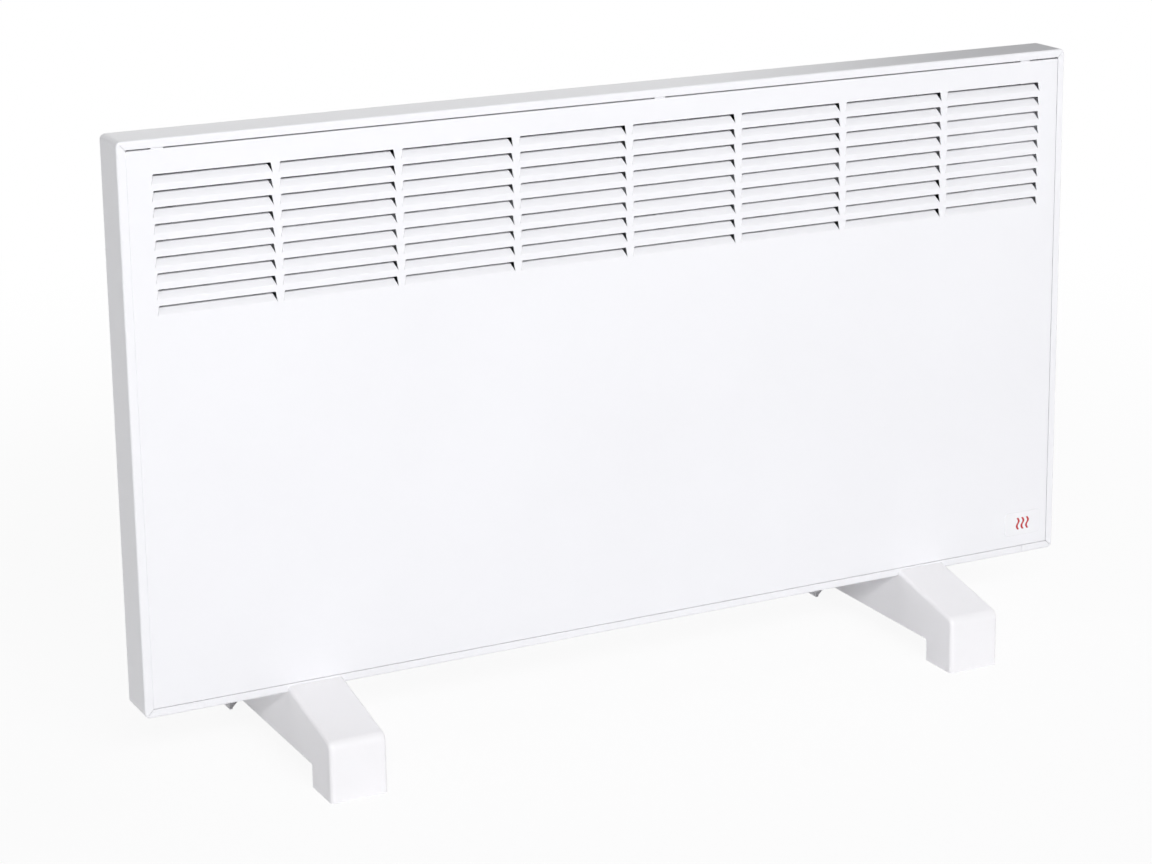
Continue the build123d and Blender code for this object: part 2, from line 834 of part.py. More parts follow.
def bulb_clip_rivet_z():
    """Height of the rivets of the bulb clips, just above the bulb."""
    return bulb_z + bulb_diameter / 2 + bulb_clip_wall + rivet_head / 2 + part_gap


# ---- feet --------------------------------------------------------------------------------------


def foot_top_z(y):
    """Height of the slanted top of a foot at a distance y from its middle."""
    return foot_front_height + (foot_half_length - abs(y)) * tan(foot_slope)


def foot_core():
    """The solid outline of a foot, before it is hollowed."""
    end = foot_half_length
    top = body_bottom + foot_lip
    left_side = [(-end, 0), (-end, foot_front_height), (-saddle_half, top)]
    right_side = [(saddle_half, top), (end, foot_front_height), (end, 0)]
    outline = Polyline(*left_side, *right_side, close=True)
    core = extrude(Plane.YZ * make_face(outline), foot_width / 2, both=True)
    across = core.edges().filter_by(Axis.X)
    bends = across.filter_by_position(Axis.Z, foot_front_height - 1, foot_front_height + 1)
    core = fillet(bends, foot_bend_radius)
    long_edges = [
        edge
        for edge in core.edges()
        if abs(abs(edge.center().X) - foot_width / 2) < 0.01
        and edge.center().Z > 1
        and abs(edge.center().Y) > saddle_half
    ]
    return fillet(long_edges, foot_edge_radius)


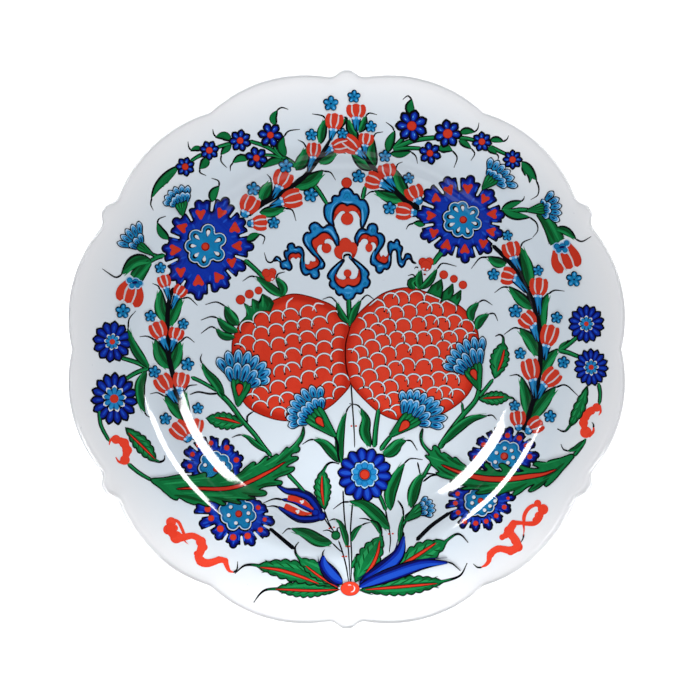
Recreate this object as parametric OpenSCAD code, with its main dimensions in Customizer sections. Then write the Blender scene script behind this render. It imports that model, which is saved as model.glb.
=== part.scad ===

* [Exercise aim] Give the listing above again, word for word.

* [Reply]
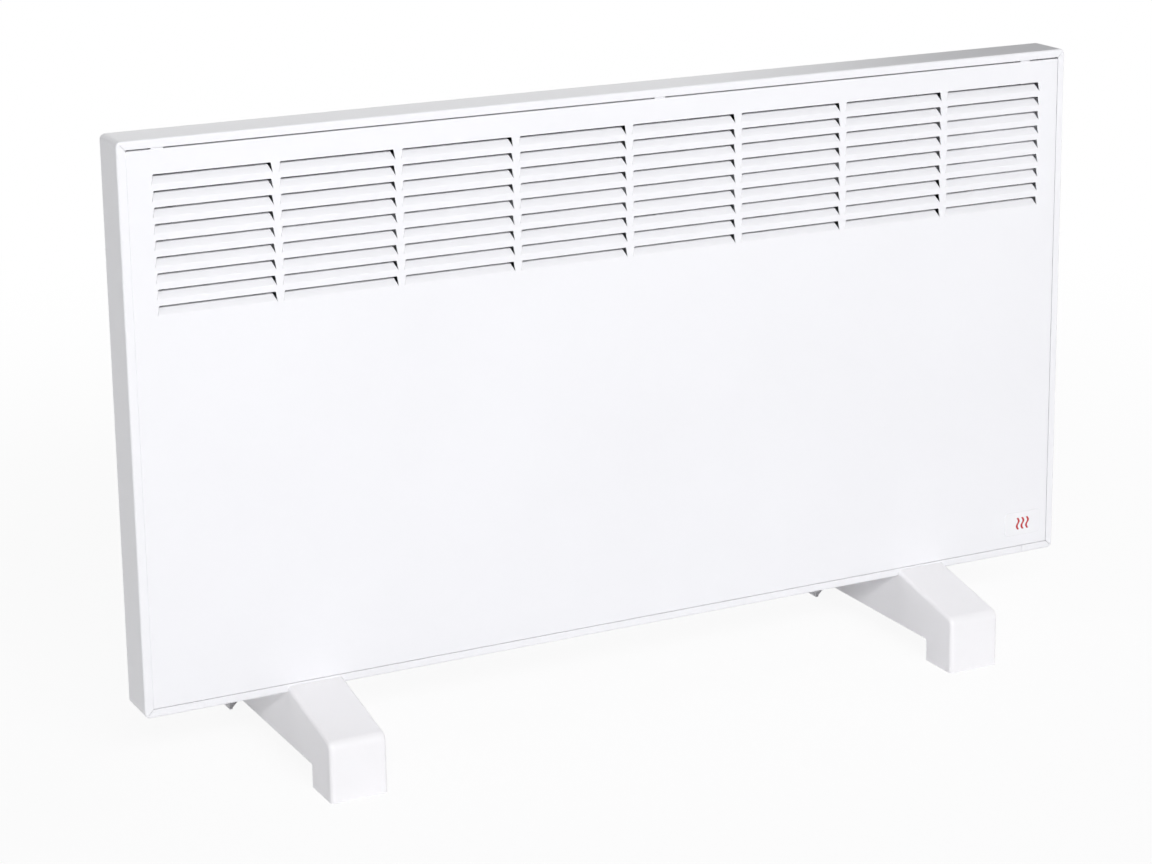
Continue the build123d and Blender code for this object: part 2, from line 834 of part.py. More parts follow.
def bulb_clip_rivet_z():
    """Height of the rivets of the bulb clips, just above the bulb."""
    return bulb_z + bulb_diameter / 2 + bulb_clip_wall + rivet_head / 2 + part_gap


# ---- feet --------------------------------------------------------------------------------------


def foot_top_z(y):
    """Height of the slanted top of a foot at a distance y from its middle."""
    return foot_front_height + (foot_half_length - abs(y)) * tan(foot_slope)


def foot_core():
    """The solid outline of a foot, before it is hollowed."""
    end = foot_half_length
    top = body_bottom + foot_lip
    left_side = [(-end, 0), (-end, foot_front_height), (-saddle_half, top)]
    right_side = [(saddle_half, top), (end, foot_front_height), (end, 0)]
    outline = Polyline(*left_side, *right_side, close=True)
    core = extrude(Plane.YZ * make_face(outline), foot_width / 2, both=True)
    across = core.edges().filter_by(Axis.X)
    bends = across.filter_by_position(Axis.Z, foot_front_height - 1, foot_front_height + 1)
    core = fillet(bends, foot_bend_radius)
    long_edges = [
        edge
        for edge in core.edges()
        if abs(abs(edge.center().X) - foot_width / 2) < 0.01
        and edge.center().Z > 1
        and abs(edge.center().Y) > saddle_half
    ]
    return fillet(long_edges, foot_edge_radius)


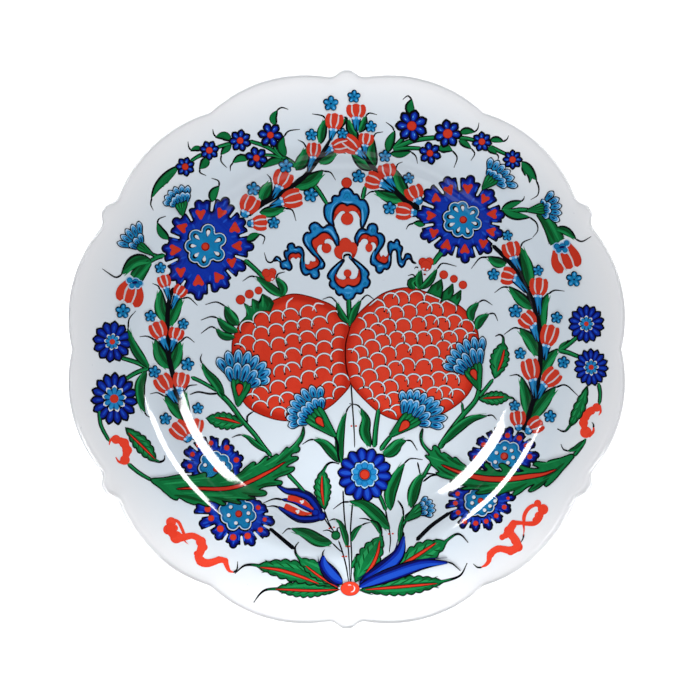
Recreate this object as parametric OpenSCAD code, with its main dimensions in Customizer sections. Then write the Blender scene script behind this render. It imports that model, which is saved as model.glb.
=== part.scad ===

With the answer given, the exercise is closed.